Les auteurs de l'étude, comme beaucoup d’autres leaders d'opinion espagnols, ne considèrent pas cette initiative marocaine comme source potentielle d'intégration économique et de coopération entre les deux pays pour l'exploitation durable des ressources marines communes entre eux, mais plutôt comme la confirmation des ambitions expansionnistes du Maroc, et sa menace directe pour l’Espagne. On peut conclure que cette étude reflète les thèses erronées d'une partie importante de l'opinion publique espagnole, sur le Maroc, en tant que source de préoccupation et de menace stratégique, malgré le chevauchement des intérêts et l'évolution du niveau des échanges économiques, politiques, sociaux et culturels entre les deux pays. L'étude confirme également que l'élite espagnole n’est pas disposée à comprendre les objectifs du Maroc d'achever sa libération du colonialisme, malgré la profonde culture démocratique et anti-coloniale au sein de la société espagnole.

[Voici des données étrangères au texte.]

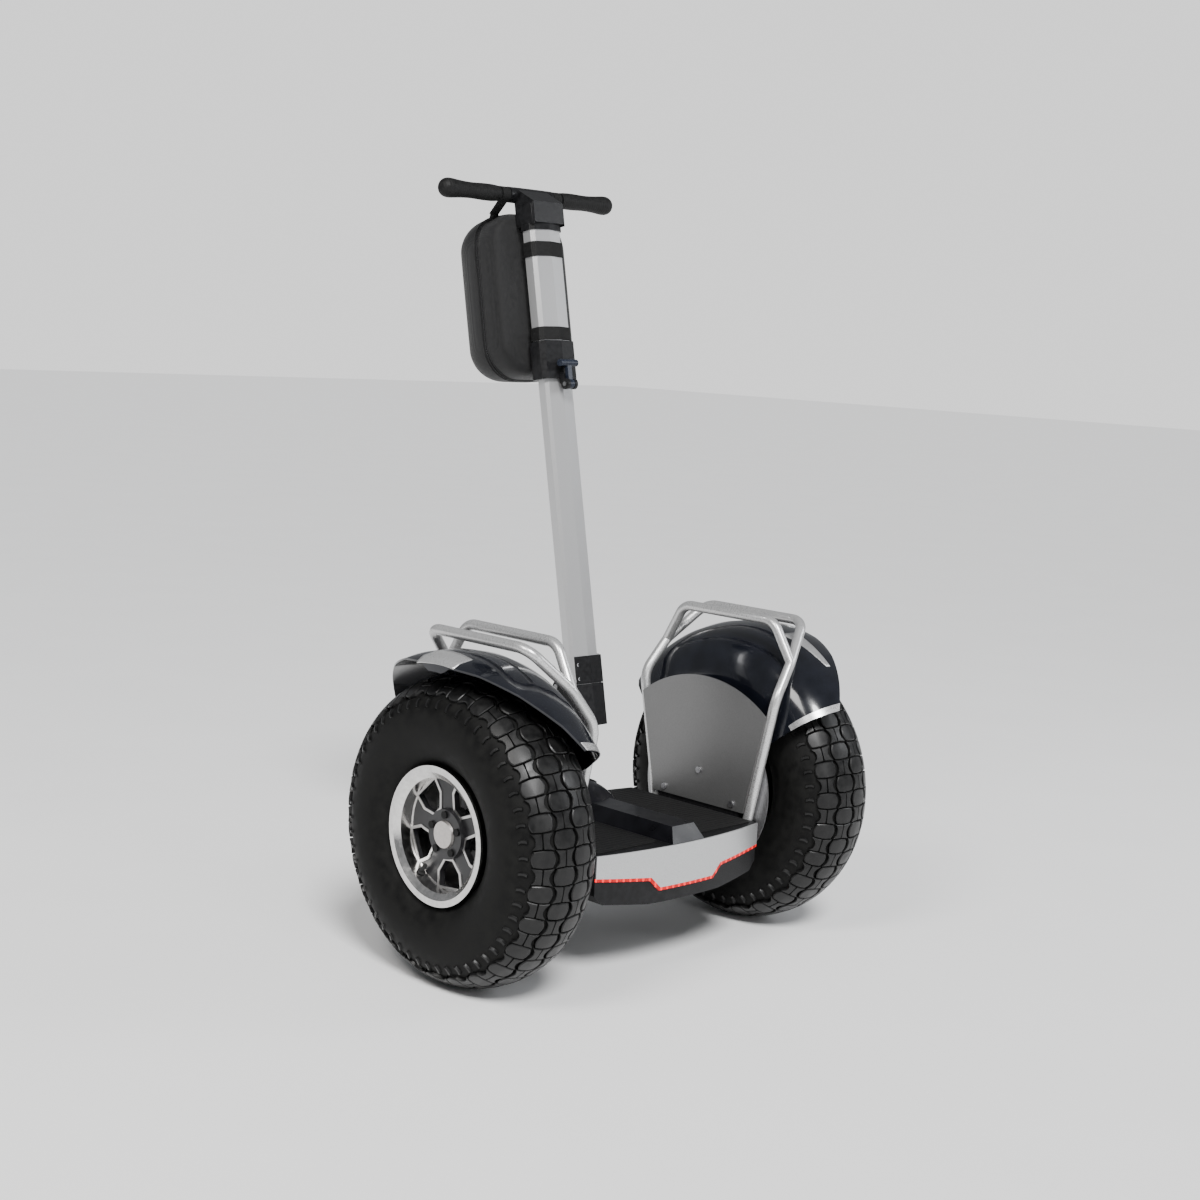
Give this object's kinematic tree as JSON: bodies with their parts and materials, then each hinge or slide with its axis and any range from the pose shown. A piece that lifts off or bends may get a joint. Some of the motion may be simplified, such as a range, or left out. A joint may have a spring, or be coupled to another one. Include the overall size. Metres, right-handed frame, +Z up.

Enfin, l'étude montre que le développement économique, technologique et militaire du Maroc doit s'accompagner d'une stratégie médiatique différenciée pour des partenaires comme l'Espagne, pour les rassurer de la légitimité des revendications territoriales du Maroc, la teneur pacifiste de ses méthodes et de ses politiques et de l'inévitabilité du lien entre une puissance économique croissante et la nécessité de défendre ses frontières, son intégrité territoriale et ses intérêts vitaux.